▶ [To be done] Give every line of the material again, exactly as written.
_ _ _ _
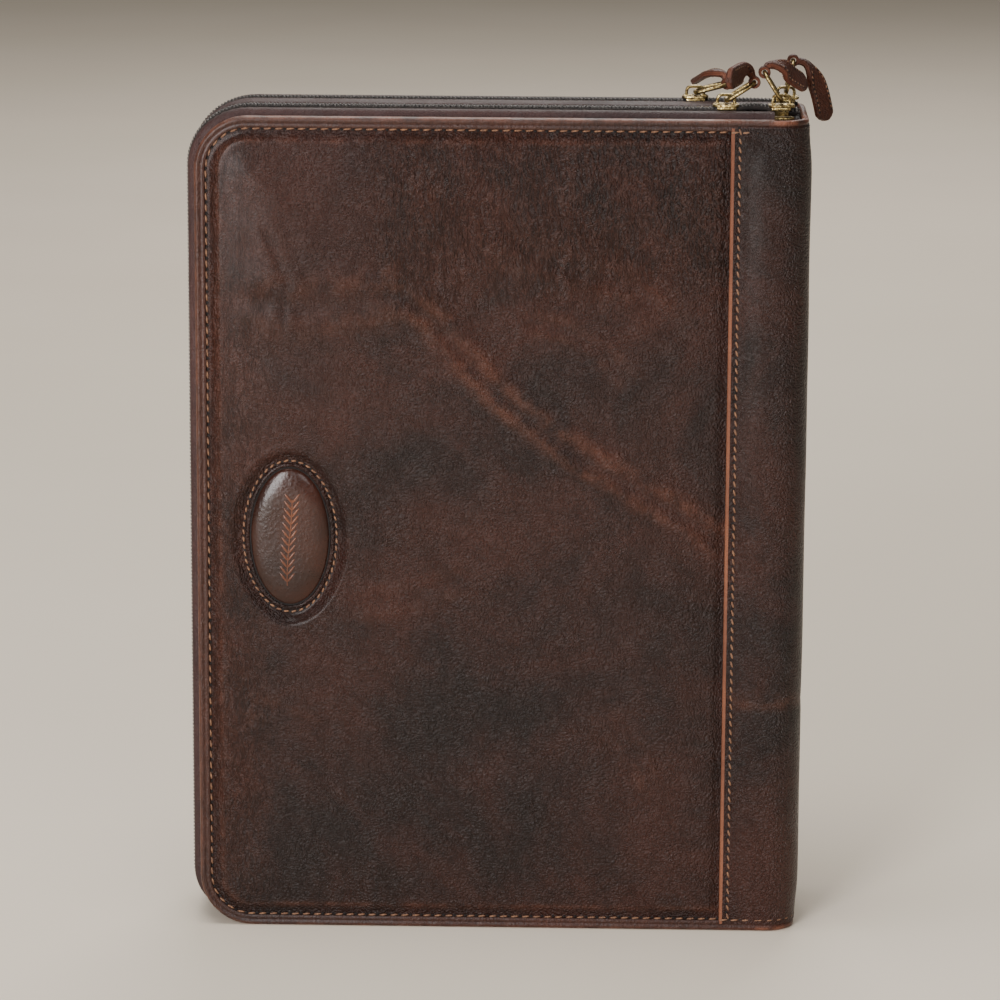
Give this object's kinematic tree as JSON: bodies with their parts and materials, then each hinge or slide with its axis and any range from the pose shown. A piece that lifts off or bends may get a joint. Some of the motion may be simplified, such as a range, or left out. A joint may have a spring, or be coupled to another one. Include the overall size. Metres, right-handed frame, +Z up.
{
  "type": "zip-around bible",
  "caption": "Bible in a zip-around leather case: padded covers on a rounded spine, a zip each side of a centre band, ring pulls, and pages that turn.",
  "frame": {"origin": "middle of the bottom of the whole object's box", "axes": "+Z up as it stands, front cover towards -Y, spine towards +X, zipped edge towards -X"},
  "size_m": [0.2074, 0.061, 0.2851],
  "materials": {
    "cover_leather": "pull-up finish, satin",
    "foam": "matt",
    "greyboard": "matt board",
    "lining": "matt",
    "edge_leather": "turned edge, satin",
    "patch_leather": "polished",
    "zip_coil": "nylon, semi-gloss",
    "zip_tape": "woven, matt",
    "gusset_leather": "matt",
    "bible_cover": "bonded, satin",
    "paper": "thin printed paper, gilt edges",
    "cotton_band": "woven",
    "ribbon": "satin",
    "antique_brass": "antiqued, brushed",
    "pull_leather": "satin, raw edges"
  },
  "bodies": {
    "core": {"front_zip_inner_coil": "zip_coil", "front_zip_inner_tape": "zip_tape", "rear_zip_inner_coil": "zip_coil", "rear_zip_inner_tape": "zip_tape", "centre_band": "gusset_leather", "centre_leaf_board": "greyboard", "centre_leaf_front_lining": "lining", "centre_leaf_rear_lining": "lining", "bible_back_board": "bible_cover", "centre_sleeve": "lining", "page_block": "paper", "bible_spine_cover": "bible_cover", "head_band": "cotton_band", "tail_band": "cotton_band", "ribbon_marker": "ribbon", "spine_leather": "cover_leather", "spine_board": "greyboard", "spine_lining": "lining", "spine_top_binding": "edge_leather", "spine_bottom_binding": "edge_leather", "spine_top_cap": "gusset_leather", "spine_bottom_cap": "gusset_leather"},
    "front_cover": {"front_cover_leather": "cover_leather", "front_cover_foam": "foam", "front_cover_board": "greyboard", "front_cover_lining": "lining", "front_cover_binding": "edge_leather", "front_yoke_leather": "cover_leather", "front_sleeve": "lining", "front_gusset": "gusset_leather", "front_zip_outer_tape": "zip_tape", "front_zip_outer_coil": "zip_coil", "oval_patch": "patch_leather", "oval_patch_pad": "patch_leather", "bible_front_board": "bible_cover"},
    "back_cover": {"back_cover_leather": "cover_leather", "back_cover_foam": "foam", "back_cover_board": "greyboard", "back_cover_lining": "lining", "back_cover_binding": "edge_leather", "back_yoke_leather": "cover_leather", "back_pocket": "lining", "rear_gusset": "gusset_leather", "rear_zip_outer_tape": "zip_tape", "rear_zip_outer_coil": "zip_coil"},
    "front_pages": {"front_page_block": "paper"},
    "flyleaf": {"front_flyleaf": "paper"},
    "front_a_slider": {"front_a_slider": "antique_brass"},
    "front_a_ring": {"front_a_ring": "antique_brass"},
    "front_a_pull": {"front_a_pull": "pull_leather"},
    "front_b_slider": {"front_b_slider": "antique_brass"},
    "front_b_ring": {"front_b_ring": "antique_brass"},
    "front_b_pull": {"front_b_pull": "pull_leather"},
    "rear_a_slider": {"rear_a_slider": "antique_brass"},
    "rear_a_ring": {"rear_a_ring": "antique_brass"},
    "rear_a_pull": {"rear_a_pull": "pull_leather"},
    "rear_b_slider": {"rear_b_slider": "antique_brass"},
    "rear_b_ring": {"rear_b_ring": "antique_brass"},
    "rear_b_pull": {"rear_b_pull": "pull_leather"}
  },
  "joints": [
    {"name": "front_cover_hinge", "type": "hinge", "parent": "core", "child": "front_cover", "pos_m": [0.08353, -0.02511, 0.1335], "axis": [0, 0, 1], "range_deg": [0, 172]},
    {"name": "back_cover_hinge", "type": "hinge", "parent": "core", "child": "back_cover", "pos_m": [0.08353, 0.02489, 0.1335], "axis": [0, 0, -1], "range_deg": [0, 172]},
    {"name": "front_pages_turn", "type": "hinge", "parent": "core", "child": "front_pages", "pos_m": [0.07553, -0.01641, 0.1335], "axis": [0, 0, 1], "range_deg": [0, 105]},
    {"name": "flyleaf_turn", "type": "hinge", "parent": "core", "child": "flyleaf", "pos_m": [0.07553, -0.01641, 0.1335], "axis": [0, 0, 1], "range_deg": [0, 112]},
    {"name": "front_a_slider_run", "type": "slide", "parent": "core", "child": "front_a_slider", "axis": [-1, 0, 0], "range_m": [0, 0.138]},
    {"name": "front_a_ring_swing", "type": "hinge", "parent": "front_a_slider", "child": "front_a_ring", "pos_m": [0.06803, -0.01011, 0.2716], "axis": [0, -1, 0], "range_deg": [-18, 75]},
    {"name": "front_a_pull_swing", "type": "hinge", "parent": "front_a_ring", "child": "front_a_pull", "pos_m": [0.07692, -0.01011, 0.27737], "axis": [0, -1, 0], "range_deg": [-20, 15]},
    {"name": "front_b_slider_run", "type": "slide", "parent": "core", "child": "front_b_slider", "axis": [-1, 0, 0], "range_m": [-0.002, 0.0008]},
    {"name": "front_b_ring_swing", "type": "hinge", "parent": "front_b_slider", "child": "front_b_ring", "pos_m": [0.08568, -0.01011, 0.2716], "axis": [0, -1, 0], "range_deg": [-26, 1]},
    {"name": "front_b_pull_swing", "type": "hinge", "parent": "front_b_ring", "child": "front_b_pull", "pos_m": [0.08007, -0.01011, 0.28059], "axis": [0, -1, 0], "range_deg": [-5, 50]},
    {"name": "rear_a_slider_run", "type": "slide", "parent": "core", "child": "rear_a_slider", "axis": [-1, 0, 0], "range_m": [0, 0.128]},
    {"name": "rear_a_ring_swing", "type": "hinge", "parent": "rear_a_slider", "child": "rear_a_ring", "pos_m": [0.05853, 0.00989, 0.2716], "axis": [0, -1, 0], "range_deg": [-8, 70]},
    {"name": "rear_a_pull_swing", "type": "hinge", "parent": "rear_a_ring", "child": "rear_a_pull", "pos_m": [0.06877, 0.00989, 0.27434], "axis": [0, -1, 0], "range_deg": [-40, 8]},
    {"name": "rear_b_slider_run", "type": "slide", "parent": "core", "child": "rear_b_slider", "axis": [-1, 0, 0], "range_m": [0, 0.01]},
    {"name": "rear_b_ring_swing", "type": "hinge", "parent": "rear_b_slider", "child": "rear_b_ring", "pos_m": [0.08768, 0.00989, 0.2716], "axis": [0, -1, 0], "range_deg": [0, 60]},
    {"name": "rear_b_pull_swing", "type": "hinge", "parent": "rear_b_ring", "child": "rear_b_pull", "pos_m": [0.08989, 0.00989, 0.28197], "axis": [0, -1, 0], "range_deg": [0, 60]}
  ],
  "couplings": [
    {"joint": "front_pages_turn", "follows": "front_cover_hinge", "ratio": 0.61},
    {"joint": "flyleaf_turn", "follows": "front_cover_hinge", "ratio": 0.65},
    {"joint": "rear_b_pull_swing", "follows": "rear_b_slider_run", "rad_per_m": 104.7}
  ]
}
_ _ _ _
▶ [Finished task]
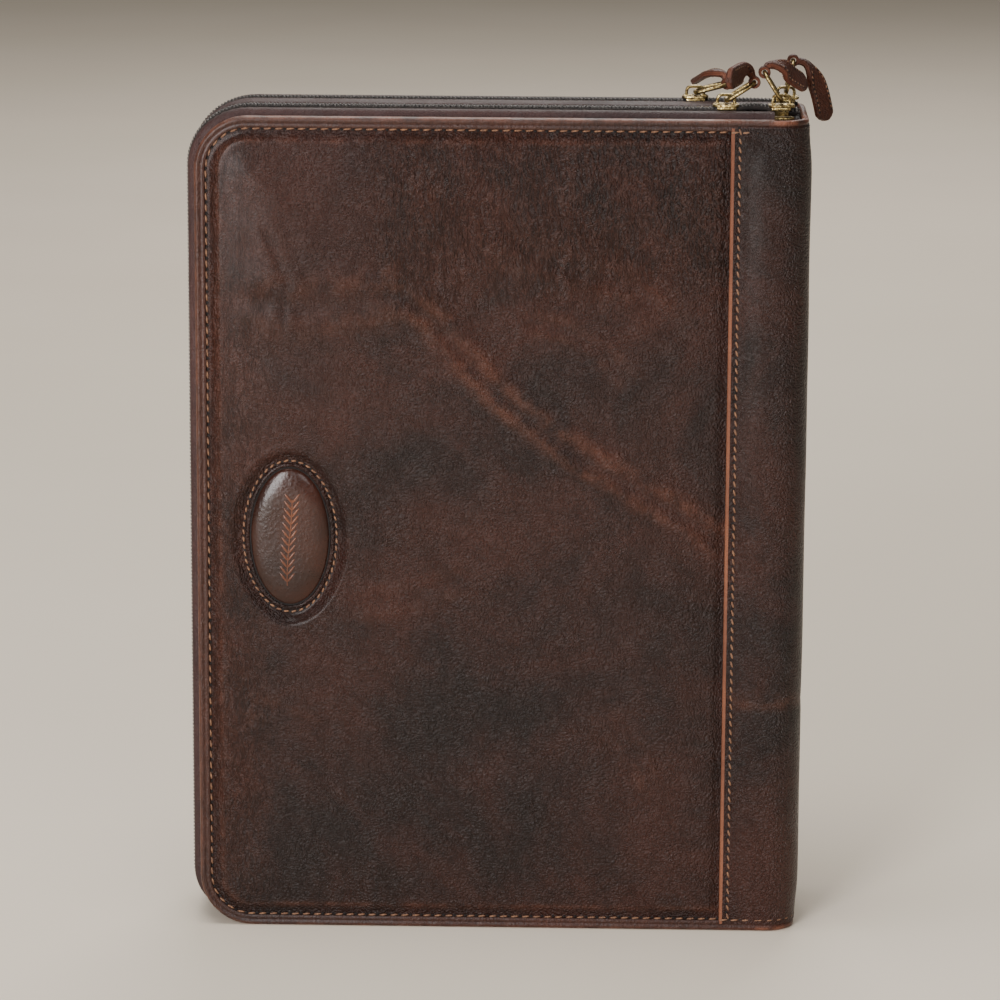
Give this object's kinematic tree as JSON: bodies with their parts and materials, then each hinge or slide with its axis and any range from the pose shown. A piece that lifts off or bends may get a joint. Some of the motion may be simplified, such as a range, or left out. A joint may have a spring, or be coupled to another one. Include the overall size. Metres, right-handed frame, +Z up.
{
  "type": "zip-around bible",
  "caption": "Bible in a zip-around leather case: padded covers on a rounded spine, a zip each side of a centre band, ring pulls, and pages that turn.",
  "frame": {"origin": "middle of the bottom of the whole object's box", "axes": "+Z up as it stands, front cover towards -Y, spine towards +X, zipped edge towards -X"},
  "size_m": [0.2074, 0.061, 0.2851],
  "materials": {
    "cover_leather": "pull-up finish, satin",
    "foam": "matt",
    "greyboard": "matt board",
    "lining": "matt",
    "edge_leather": "turned edge, satin",
    "patch_leather": "polished",
    "zip_coil": "nylon, semi-gloss",
    "zip_tape": "woven, matt",
    "gusset_leather": "matt",
    "bible_cover": "bonded, satin",
    "paper": "thin printed paper, gilt edges",
    "cotton_band": "woven",
    "ribbon": "satin",
    "antique_brass": "antiqued, brushed",
    "pull_leather": "satin, raw edges"
  },
  "bodies": {
    "core": {"front_zip_inner_coil": "zip_coil", "front_zip_inner_tape": "zip_tape", "rear_zip_inner_coil": "zip_coil", "rear_zip_inner_tape": "zip_tape", "centre_band": "gusset_leather", "centre_leaf_board": "greyboard", "centre_leaf_front_lining": "lining", "centre_leaf_rear_lining": "lining", "bible_back_board": "bible_cover", "centre_sleeve": "lining", "page_block": "paper", "bible_spine_cover": "bible_cover", "head_band": "cotton_band", "tail_band": "cotton_band", "ribbon_marker": "ribbon", "spine_leather": "cover_leather", "spine_board": "greyboard", "spine_lining": "lining", "spine_top_binding": "edge_leather", "spine_bottom_binding": "edge_leather", "spine_top_cap": "gusset_leather", "spine_bottom_cap": "gusset_leather"},
    "front_cover": {"front_cover_leather": "cover_leather", "front_cover_foam": "foam", "front_cover_board": "greyboard", "front_cover_lining": "lining", "front_cover_binding": "edge_leather", "front_yoke_leather": "cover_leather", "front_sleeve": "lining", "front_gusset": "gusset_leather", "front_zip_outer_tape": "zip_tape", "front_zip_outer_coil": "zip_coil", "oval_patch": "patch_leather", "oval_patch_pad": "patch_leather", "bible_front_board": "bible_cover"},
    "back_cover": {"back_cover_leather": "cover_leather", "back_cover_foam": "foam", "back_cover_board": "greyboard", "back_cover_lining": "lining", "back_cover_binding": "edge_leather", "back_yoke_leather": "cover_leather", "back_pocket": "lining", "rear_gusset": "gusset_leather", "rear_zip_outer_tape": "zip_tape", "rear_zip_outer_coil": "zip_coil"},
    "front_pages": {"front_page_block": "paper"},
    "flyleaf": {"front_flyleaf": "paper"},
    "front_a_slider": {"front_a_slider": "antique_brass"},
    "front_a_ring": {"front_a_ring": "antique_brass"},
    "front_a_pull": {"front_a_pull": "pull_leather"},
    "front_b_slider": {"front_b_slider": "antique_brass"},
    "front_b_ring": {"front_b_ring": "antique_brass"},
    "front_b_pull": {"front_b_pull": "pull_leather"},
    "rear_a_slider": {"rear_a_slider": "antique_brass"},
    "rear_a_ring": {"rear_a_ring": "antique_brass"},
    "rear_a_pull": {"rear_a_pull": "pull_leather"},
    "rear_b_slider": {"rear_b_slider": "antique_brass"},
    "rear_b_ring": {"rear_b_ring": "antique_brass"},
    "rear_b_pull": {"rear_b_pull": "pull_leather"}
  },
  "joints": [
    {"name": "front_cover_hinge", "type": "hinge", "parent": "core", "child": "front_cover", "pos_m": [0.08353, -0.02511, 0.1335], "axis": [0, 0, 1], "range_deg": [0, 172]},
    {"name": "back_cover_hinge", "type": "hinge", "parent": "core", "child": "back_cover", "pos_m": [0.08353, 0.02489, 0.1335], "axis": [0, 0, -1], "range_deg": [0, 172]},
    {"name": "front_pages_turn", "type": "hinge", "parent": "core", "child": "front_pages", "pos_m": [0.07553, -0.01641, 0.1335], "axis": [0, 0, 1], "range_deg": [0, 105]},
    {"name": "flyleaf_turn", "type": "hinge", "parent": "core", "child": "flyleaf", "pos_m": [0.07553, -0.01641, 0.1335], "axis": [0, 0, 1], "range_deg": [0, 112]},
    {"name": "front_a_slider_run", "type": "slide", "parent": "core", "child": "front_a_slider", "axis": [-1, 0, 0], "range_m": [0, 0.138]},
    {"name": "front_a_ring_swing", "type": "hinge", "parent": "front_a_slider", "child": "front_a_ring", "pos_m": [0.06803, -0.01011, 0.2716], "axis": [0, -1, 0], "range_deg": [-18, 75]},
    {"name": "front_a_pull_swing", "type": "hinge", "parent": "front_a_ring", "child": "front_a_pull", "pos_m": [0.07692, -0.01011, 0.27737], "axis": [0, -1, 0], "range_deg": [-20, 15]},
    {"name": "front_b_slider_run", "type": "slide", "parent": "core", "child": "front_b_slider", "axis": [-1, 0, 0], "range_m": [-0.002, 0.0008]},
    {"name": "front_b_ring_swing", "type": "hinge", "parent": "front_b_slider", "child": "front_b_ring", "pos_m": [0.08568, -0.01011, 0.2716], "axis": [0, -1, 0], "range_deg": [-26, 1]},
    {"name": "front_b_pull_swing", "type": "hinge", "parent": "front_b_ring", "child": "front_b_pull", "pos_m": [0.08007, -0.01011, 0.28059], "axis": [0, -1, 0], "range_deg": [-5, 50]},
    {"name": "rear_a_slider_run", "type": "slide", "parent": "core", "child": "rear_a_slider", "axis": [-1, 0, 0], "range_m": [0, 0.128]},
    {"name": "rear_a_ring_swing", "type": "hinge", "parent": "rear_a_slider", "child": "rear_a_ring", "pos_m": [0.05853, 0.00989, 0.2716], "axis": [0, -1, 0], "range_deg": [-8, 70]},
    {"name": "rear_a_pull_swing", "type": "hinge", "parent": "rear_a_ring", "child": "rear_a_pull", "pos_m": [0.06877, 0.00989, 0.27434], "axis": [0, -1, 0], "range_deg": [-40, 8]},
    {"name": "rear_b_slider_run", "type": "slide", "parent": "core", "child": "rear_b_slider", "axis": [-1, 0, 0], "range_m": [0, 0.01]},
    {"name": "rear_b_ring_swing", "type": "hinge", "parent": "rear_b_slider", "child": "rear_b_ring", "pos_m": [0.08768, 0.00989, 0.2716], "axis": [0, -1, 0], "range_deg": [0, 60]},
    {"name": "rear_b_pull_swing", "type": "hinge", "parent": "rear_b_ring", "child": "rear_b_pull", "pos_m": [0.08989, 0.00989, 0.28197], "axis": [0, -1, 0], "range_deg": [0, 60]}
  ],
  "couplings": [
    {"joint": "front_pages_turn", "follows": "front_cover_hinge", "ratio": 0.61},
    {"joint": "flyleaf_turn", "follows": "front_cover_hinge", "ratio": 0.65},
    {"joint": "rear_b_pull_swing", "follows": "rear_b_slider_run", "rad_per_m": 104.7}
  ]
}